Segundo Edson Manuel, quem fica ferido na empresa é transportado de ambulância para Songo, onde fica sem qualquer apoio. "E assim o doente fica lá "ao deus dará". Está a imaginar um doente ser transportado de ambulância e depois fica lá doente sozinho?", questionou, lembrando que muitos trabalhadores não têm família por perto, porque vêm da capital moçambicana, Maputo.
Os funcionários acusam a empresa de dar privilégio aos trabalhadores estrangeiros. "Há muita diferença a nível de tratamento entre os nacionais e os estrangeiros. Em termos de tratamento de saúde, com o mesmo escalão, um moçambicano não tem direito a passagens aéreas quando, por exemplo, precisa de ser tratado em Maputo ou noutra província. O seguro de saúde é muito restrito, não se tem direito há quase nada", criticou Edson Manuel.
Doentes e sem apoio
Funcionário na Jindal, Nelson Cassamo viu˗se obrigado a usar fundos próprios para custear as despensas da doença que tinha, visto que a empresa o teria abandonado em pleno tratamento na cidade do Maputo.
Depois da junta médica, o empregado contou que a Jindal não quis obedecer às recomendações médicas, tendo-o obrigado a continuar com o trabalho forçado que em boa saúde exercia.
"Eu tive uma recomendação de ter serviços moderados e fazer medicação. Depois da junta médica, apresentei-me à empresa, que me encaminhou para as entidades superiores, uma vez que o caso já havia dado entrada na Procuradoria e no tribunal", contou o trabalhador.

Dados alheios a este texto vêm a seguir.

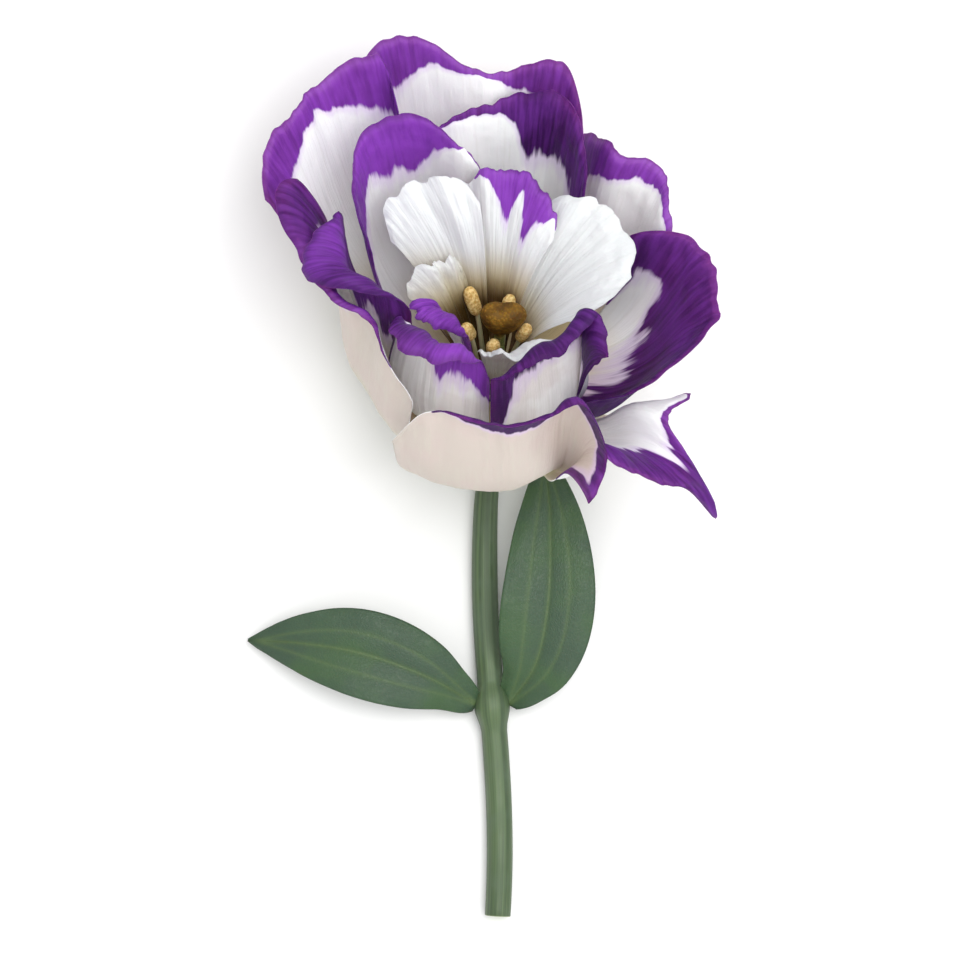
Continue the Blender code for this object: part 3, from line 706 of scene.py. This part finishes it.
def petal_finish(name, ground, inside, throat):
    """A petal's skin: its ground, tinted at the foot or down the throat, with painted shade deep in the inner
    throat, veined, with the violet over it.
    """
    finish = new_material(name, roughness=0.5, specular_ior_level=0.12, subsurface_weight=0.3,
                          subsurface_scale=0.002)
    finish.node_tree.nodes["Principled BSDF"].inputs["Subsurface Radius"].default_value = (1.0, 0.75, 0.85)
    streaks = grain(finish, surface_place(finish, (46.0, 3.5, 1.0)), 1.0, 4.0)
    tongues = grain(finish, surface_place(finish, (15.0, 3.0, 1.0)), 1.0, 3.0)
    patches = grain(finish, surface_place(finish, (5.0, 3.0, 1.0)), 1.0, 2.0)
    clouds = grain(finish, surface_place(finish, (1.0, 1.0, 1.0), "Object"), 120.0, 3.0)
    cells = grain(finish, surface_place(finish, (1.0, 1.0, 1.0), "Object"), 3000.0)
    inked = trait_value(finish, "inked")
    for pattern, share in ((streaks, 0.07), (tongues, 0.13), (patches, 0.32)):
        inked = sums(finish, "ADD", inked, spread(finish, pattern, 0.25, 0.75, -share, share, "LINEAR"))
    depth = trait_value(finish, "depth")

    if throat:
        # The inner throat goes from white through yellow to a dark olive low down, which is partly painted
        # shade of the hollow there.
        base = blend_colours(finish, spread(finish, depth, 0.40, 0.62), THROAT_OLIVE_AND_SHADE, THROAT_YELLOW)
        base = blend_colours(finish, spread(finish, depth, 0.48, 0.76), base, ground)
    elif inside:
        base = blend_colours(finish, spread(finish, depth, 0.0, 0.3), THROAT_YELLOW, ground)
    else:
        base = blend_colours(finish, spread(finish, depth, 0.0, 0.45), FOOT_GREEN, ground)
        base = blend_colours(finish, spread(finish, clouds, 0.42, 0.62, 0.0, 0.4), base, BLUSH)
    vein = spread(finish, streaks, 0.5, 0.68, 0.0, 0.10 if inside else 0.22)
    base = blend_colours(finish, vein, base, VEIN_SHADE)

    tone = sums(finish, "ADD", trait_value(finish, "tone"), spread(finish, streaks, 0.3, 0.7, -0.16, 0.16))
    tone = sums(finish, "ADD", tone, spread(finish, clouds, 0.3, 0.7, -0.15, 0.15))
    edge_shade = spread(finish, trait_value(finish, "inked"), 0.0, 0.12, 0.45, 1.0)
    tone = sums(finish, "MULTIPLY", tone, edge_shade)
    violet = blend_colours(finish, tone, VIOLET_DEEP, VIOLET_BRIGHT)
    reach = 1.0 if inside else 0.95
    halo = spread(finish, inked, reach * 0.95, reach * 1.4, 0.6, 0.0)
    base = blend_colours(finish, halo, base, LILAC)
    base = blend_colours(finish, spread(finish, inked, reach * 0.88, reach * 1.04, 1.0, 0.0), base, violet)
    relief = sums(finish, "MULTIPLY_ADD", cells, 0.2, streaks)
    finish_material(finish, base, relief, 0.16, spread(finish, clouds, 0.3, 0.7, 0.42, 0.58))
    return finish


for ring in WHORLS:
    ring_face = petal_finish(ring + "_petal_face", WHORLS[ring]["face"], True, ring == "inner")
    ring_back = petal_finish(ring + "_petal_back", WHORLS[ring]["back"], False, False)
    for petal_name in [name for name in PETALS if name.startswith(ring)]:
        petal_mesh = grown(petal_name, PETAL_CELLS, lambda u, v, name=petal_name: petal_place(name, u, v),
                           ("inked", "tone", "depth", "flesh"))
        piece = add_piece(petal_mesh, petal_name, "petal_" + ring, ring_back, ring_face)
        thicken(piece, PETAL_THICKNESS)

# ---- Stamens ---------------------------------------------------------------------------------------
# Five stamens round the pistil: a pale slender filament that grows out of the receptacle, and at its tip
# an anther of two pollen sacs with a groove between them, golden and dusty.

FILAMENT = ((1.75, 1.15), (2.1, 3.2), (2.4, 6.0), (2.7, 9.0), (3.1, 12.0))
FILAMENT_RADIUS = 0.32
ANTHER_RADIUS = 1.05
STAMEN_SIDES = 24
FILAMENT_STEPS = 24
ANTHER_STEPS = 24
GROOVE_DEPTH = 0.26  # a share of the anther's radius
FIRST_STAMEN_TURN = 127
FILAMENT_GREEN = (0.62, 0.58, 0.34)
POLLEN_DARK = (0.50, 0.30, 0.075)
POLLEN_LIGHT = (0.80, 0.60, 0.26)
STAMENS = (
    {"spread": 1.15, "lean": 26, "length": 5.0},
    {"spread": 1.1, "lean": 13, "length": 4.0},
    {"spread": 1.3, "lean": 16, "length": 4.0},
    {"spread": 1.0, "lean": 16, "length": 4.0},
    {"spread": 1.0, "lean": 16, "length": 4.0},
)

stamen_finish = new_material("stamen_dust", roughness=0.75, subsurface_weight=0.15, subsurface_scale=0.0008)
pollen = grain(stamen_finish, surface_place(stamen_finish, (1.0, 1.0, 1.0), "Object"), 2600.0, 3.0)
gold = blend_colours(stamen_finish, spread(stamen_finish, pollen, 0.35, 0.65), POLLEN_DARK, POLLEN_LIGHT)
gold = blend_colours(stamen_finish, trait_value(stamen_finish, "pollen"), FILAMENT_GREEN, gold)
finish_material(stamen_finish, gold, pollen, 0.12)

for number, stamen in enumerate(STAMENS):
    turn = radians(FIRST_STAMEN_TURN - 360 / len(STAMENS) * number)
    rings = []
    leaning = (stamen["spread"] - 1) / FILAMENT[-1][1]
    spine = [(radius * (1 + leaning * height), height) for radius, height in FILAMENT]
    for step in range(FILAMENT_STEPS + 1):
        t = step / FILAMENT_STEPS
        radius, height = (through(values, t) for values in zip(*spine))
        rings.append([on_flower(turn, radius, height), None, FILAMENT_RADIUS * (1.25 - 0.25 * t)])
    radial = RIGHT * cos(turn) + FACE_DOWN * sin(turn)
    onward = radial * sin(radians(stamen["lean"])) + AXIS * cos(radians(stamen["lean"]))
    anther_start = len(rings)
    anther_foot = rings[-1][0]
    for step in range(1, ANTHER_STEPS + 1):
        t = step / ANTHER_STEPS
        bulge = ANTHER_RADIUS * max(0.0, 1 - abs(2 * t - 1) ** 3.5) ** 0.5
        rings.append([anther_foot + onward * stamen["length"] * t, None, max(bulge, 0.12)])
    for i, ring in enumerate(rings):
        ring[1] = (rings[min(i + 1, len(rings) - 1)][0] - rings[max(i - 1, 0)][0]).normalized()

    def stamen_surface(turned, i, seed=number):
        if i < anther_start:
            return 1.0, {"pollen": 0.0}
        groove = GROOVE_DEPTH * (1 - abs(cos(turned)) ** 0.6)
        dust = 0.07 * noise.noise(Vector((4 * cos(turned), 4 * sin(turned), 0.5 * i + 9 * seed)))
        return 1.0 - groove + dust, {"pollen": 1.0}

    stamen_mesh = tube(f"stamen_{number + 1}", rings, STAMEN_SIDES, stamen_surface, ("pollen",))
    add_piece(stamen_mesh, f"stamen_{number + 1}", "stamen", stamen_finish)

# ---- Pistil ----------------------------------------------------------------------------------------
# The ovary narrows into a style that ends in a stigma of two broad velvety lobes, ochre and sticky. It is
# one growth, so the turned body and the lobes are melted together.

PISTIL_PROFILE = ((0.0, 1.5), (0.9, 1.5), (1.3, 2.4), (1.45, 4.8), (1.2, 7.5), (0.75, 10.5), (0.7, 14.0),
                  (1.0, 15.6), (1.2, 17.0), (0.0, 17.6))
PISTIL_LEAN = Vector((1.5, -0.9, 17.8))
LOBE_SIZE = Vector((2.4, 1.9, 5.0))
LOBE_SPREAD = 0.95
LOBE_TAPER = 0.35
LOBE_CROWN = 0.5  # above this the lobes' tops are flattened
MELT_SIZE = 0.14
STIGMA_FOOT = 11.0
STIGMA_DARK = (0.10, 0.044, 0.003)
STIGMA_LIGHT = (0.25, 0.125, 0.010)
STIGMA_PIT_SHADE = (0.06, 0.028, 0.003)
OVARY_DARK = (0.22, 0.30, 0.08)
OVARY_LIGHT = (0.36, 0.42, 0.16)

pistil_finish = new_material("pistil_velvet", roughness=0.6, specular_ior_level=0.2, subsurface_weight=0.2,
                             subsurface_scale=0.0008)
beads = add_node(pistil_finish, "TexVoronoi",
                 {"Vector": surface_place(pistil_finish, (1.0, 1.0, 1.0), "Object"), "Scale": 2000.0})
tint = grain(pistil_finish, surface_place(pistil_finish, (1.0, 1.0, 1.0), "Object"), 500.0, 3.0)
stigma = blend_colours(pistil_finish, spread(pistil_finish, tint, 0.35, 0.65), STIGMA_DARK, STIGMA_LIGHT)
ovary = blend_colours(pistil_finish, spread(pistil_finish, tint, 0.3, 0.7), OVARY_DARK, OVARY_LIGHT)
flesh = blend_colours(pistil_finish, trait_value(pistil_finish, "stigma"), ovary, stigma)
relief = spread(pistil_finish, beads, 0.0, 0.6, 1.0, 0.0)
# Darker between the beads: painted shade in the hollows of the bumpy stigma.
pit_shade = spread(pistil_finish, beads, 0.3, 0.7, 0.0, 0.5)
flesh = blend_colours(pistil_finish, pit_shade, flesh, STIGMA_PIT_SHADE)
finish_material(pistil_finish, flesh, relief, 0.16)

bm = bmesh.new()
outline = [bm.verts.new((radius * MM, 0.0, height * MM)) for radius, height in PISTIL_PROFILE]
for lower, upper in zip(outline, outline[1:]):
    bm.edges.new((lower, upper))
bmesh.ops.spin(bm, geom=bm.verts[:] + bm.edges[:], axis=(0, 0, 1), cent=(0, 0, 0), angle=2 * pi, steps=32,
               use_merge=True)
bmesh.ops.remove_doubles(bm, verts=bm.verts, dist=1e-7)
for side in (-1, 1):
    lobe = bmesh.ops.create_uvsphere(bm, u_segments=32, v_segments=20, radius=1.0)["verts"]
    for vertex in lobe:
        taper = 1 - LOBE_TAPER * smooth((0.25 - vertex.co.z) / 1.25)
        spot = vertex.co * LOBE_SIZE + Vector((side * LOBE_SPREAD, 0.0, 0.0))
        top = spot.z if spot.z < LOBE_CROWN else LOBE_CROWN + 0.35 * (spot.z - LOBE_CROWN)
        vertex.co = Vector((spot.x * taper, spot.y * taper, PISTIL_LEAN.z + top)) * MM
bmesh.ops.recalc_face_normals(bm, faces=bm.faces)
pistil_mesh = bpy.data.meshes.new("pistil_body")
bm.to_mesh(pistil_mesh)
bm.free()
melted = bpy.data.objects.new("pistil_body", pistil_mesh)
bpy.context.scene.collection.objects.link(melted)
remesh = melted.modifiers.new("melt", "REMESH")
remesh.mode = "VOXEL"
remesh.voxel_size = MELT_SIZE * MM
soften = melted.modifiers.new("soften", "SMOOTH")
soften.iterations = 6
view = bpy.context.evaluated_depsgraph_get()
pistil_mesh = bpy.data.meshes.new_from_object(melted.evaluated_get(view))
bpy.data.objects.remove(melted)
leaned = Vector((0.0, 0.0, 1.0)).rotation_difference(
    RIGHT * PISTIL_LEAN.x + FACE_DOWN * PISTIL_LEAN.y + AXIS * PISTIL_LEAN.z
)
stigma_trait = pistil_mesh.attributes.new("stigma", "FLOAT", "POINT")
for vertex, trait in zip(pistil_mesh.vertices, stigma_trait.data):
    trait.value = smooth((vertex.co.z / MM - STIGMA_FOOT) / 3.0)
    bead = 0.05 * smooth((vertex.co.z / MM - 15.0) / 1.5)
    bulge = vertex.normal * bead * noise.noise(vertex.co / MM * 2.2) * MM
    vertex.co = leaned @ (vertex.co + bulge) + FLOWER_BASE * MM
pistil_mesh.shade_smooth()
add_piece(pistil_mesh, "pistil", "pistil", pistil_finish)

# ---- Floor, light and camera -----------------------------------------------------------------------
# A plain pale floor under soft studio light. The camera looks straight down on the laid stem.

FLOOR_COLOUR = (0.86, 0.86, 0.86, 1.0)
FLOOR_HALF_SIZE = 1.5
SKY_STRENGTH = 0.88
VIEW_WIDTH = 0.134
LENS = 250.0
SENSOR = 36.0
LIGHTS = {
    "key": {"place": (0.20, 0.12, 0.85), "watts": 5.0, "size": 0.5},
    "fill": {"place": (0.30, -0.55, 0.60), "watts": 1.4, "size": 0.9},
}

floor_mesh = bpy.data.meshes.new("floor")
bm = bmesh.new()
bmesh.ops.create_grid(bm, x_segments=1, y_segments=1, size=FLOOR_HALF_SIZE)
bm.to_mesh(floor_mesh)
bm.free()
floor = bpy.data.objects.new("floor", floor_mesh)
bpy.context.scene.collection.objects.link(floor)
floor_finish = new_material("floor", roughness=0.9)
floor_finish.node_tree.nodes["Principled BSDF"].inputs["Base Color"].default_value = FLOOR_COLOUR
floor_mesh.materials.append(floor_finish)
floor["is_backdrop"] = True

for light_name, light_shape in LIGHTS.items():
    lamp = bpy.data.lights.new(light_name, "AREA")
    lamp.energy = light_shape["watts"]
    lamp.size = light_shape["size"]
    light = bpy.data.objects.new(light_name, lamp)
    light.location = light_shape["place"]
    light.rotation_euler = (-light.location).to_track_quat("-Z", "Y").to_euler()
    bpy.context.scene.collection.objects.link(light)

sky = bpy.data.worlds.new("sky")
sky.use_nodes = True
sky.node_tree.nodes["Background"].inputs["Color"].default_value = (1.0, 1.0, 1.0, 1.0)
sky.node_tree.nodes["Background"].inputs["Strength"].default_value = SKY_STRENGTH
bpy.context.scene.world = sky
bpy.context.scene.view_settings.view_transform = "Standard"

low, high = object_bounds()
camera_data = bpy.data.cameras.new("camera")
camera_data.lens = LENS
camera_data.sensor_width = SENSOR
camera_data.clip_start = 0.01
camera = bpy.data.objects.new("camera", camera_data)
middle = (low + high) / 2
camera.location = (middle.x, middle.y, middle.z + VIEW_WIDTH * LENS / SENSOR)
bpy.context.scene.collection.objects.link(camera)
bpy.context.scene.camera = camera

A 30 de outubro deste ano, Edson Cumbucane, outro trabalhador da multinacional, fraturou um dedo da mão direita e ficou internado durante cinco dias no Hospital Rural de Songo. A Jindal não pagou as despesas do tratamento, ainda está em curso. E, segundo o trabalhador, avançou que não irá efetuar o pagamento do salário referente ao mês de novembro. Cumbucane ameaça apresentar queixa à justiça, caso não sejam pagos os salários dos meses em está em tratamento.
População também sofre
Nos povoados de Chissica, Cassoca, Bairro Cinco, Chirodzi e Nhantsanga, nas redondezas da área mineira, residem 289 famílias. Segundo a Lei de Minas, em vigor em Moçambique, as famílias deviam ter sido transferidas para uma outra área antes do arranque das operações.

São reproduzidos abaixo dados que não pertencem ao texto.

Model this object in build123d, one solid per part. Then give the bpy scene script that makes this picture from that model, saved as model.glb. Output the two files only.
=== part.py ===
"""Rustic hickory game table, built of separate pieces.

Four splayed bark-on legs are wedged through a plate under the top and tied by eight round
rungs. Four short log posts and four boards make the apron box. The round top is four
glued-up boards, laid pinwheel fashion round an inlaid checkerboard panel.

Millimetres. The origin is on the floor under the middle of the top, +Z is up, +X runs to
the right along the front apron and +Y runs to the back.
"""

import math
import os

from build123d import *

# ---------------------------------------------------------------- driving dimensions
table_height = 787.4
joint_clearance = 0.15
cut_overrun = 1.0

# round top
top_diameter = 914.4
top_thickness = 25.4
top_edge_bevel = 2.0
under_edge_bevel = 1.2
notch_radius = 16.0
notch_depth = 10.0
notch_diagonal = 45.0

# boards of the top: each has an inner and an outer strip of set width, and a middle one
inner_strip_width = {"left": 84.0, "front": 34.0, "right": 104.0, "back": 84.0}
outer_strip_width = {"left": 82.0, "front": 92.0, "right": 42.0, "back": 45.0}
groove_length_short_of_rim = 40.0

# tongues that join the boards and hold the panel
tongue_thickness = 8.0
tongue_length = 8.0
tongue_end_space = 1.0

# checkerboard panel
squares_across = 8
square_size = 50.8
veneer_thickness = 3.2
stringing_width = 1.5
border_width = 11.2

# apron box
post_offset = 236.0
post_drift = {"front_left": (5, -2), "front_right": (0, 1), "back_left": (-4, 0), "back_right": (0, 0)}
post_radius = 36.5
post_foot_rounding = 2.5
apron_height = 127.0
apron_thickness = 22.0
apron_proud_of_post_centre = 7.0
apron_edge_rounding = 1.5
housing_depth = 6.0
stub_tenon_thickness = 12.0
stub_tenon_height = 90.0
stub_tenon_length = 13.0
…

A população já se queixou várias vezes às entidades governamentais sobre o problema de poluição causado pela mineradora. "Estamos a sofrer com a poeira que sai da empresa" e com a poluição do Rio Chirodzi, queixou-se Regino Manejo, líder do povoado de Chirodzi.
"Respiramos a toda a hora cheiro de carvão", acrescentou Regino Manejo, que disse ter enviado diversos e-mails para as autoridades competentes relatando os problemas das comunidades.
Multinacional suaviza problemas
Em contacto com a DW África, o director geral da Jindal, Tiwari Rajendra, nega que haja qualquer problema na região. "Não recebi qualquer e-mail. De qualquer forma, está tudo bem", afirmou Tiwari Rajendra ao telefone, disponibilizando-se para ir com jornalistas às comunidades.
Mas Titos Sitoe, administrador do distrito de Marara, reconhece que há problemas. "Como a empresa ainda não conseguiu terminar com o reassentamento, o relacionamento com as comunidades não pode ser dos melhores. As populações circunvizinhas têm problemas de sofrer com a poluição, sobretudo a população que está na zona de extração mineira", apontou Titos Sitoe.
O reassentamento seria a solução, segundo o administrador de Marara: "A grande preocupação das populações e do Governo é o reassentamento", sublinhou Titos Sitoe.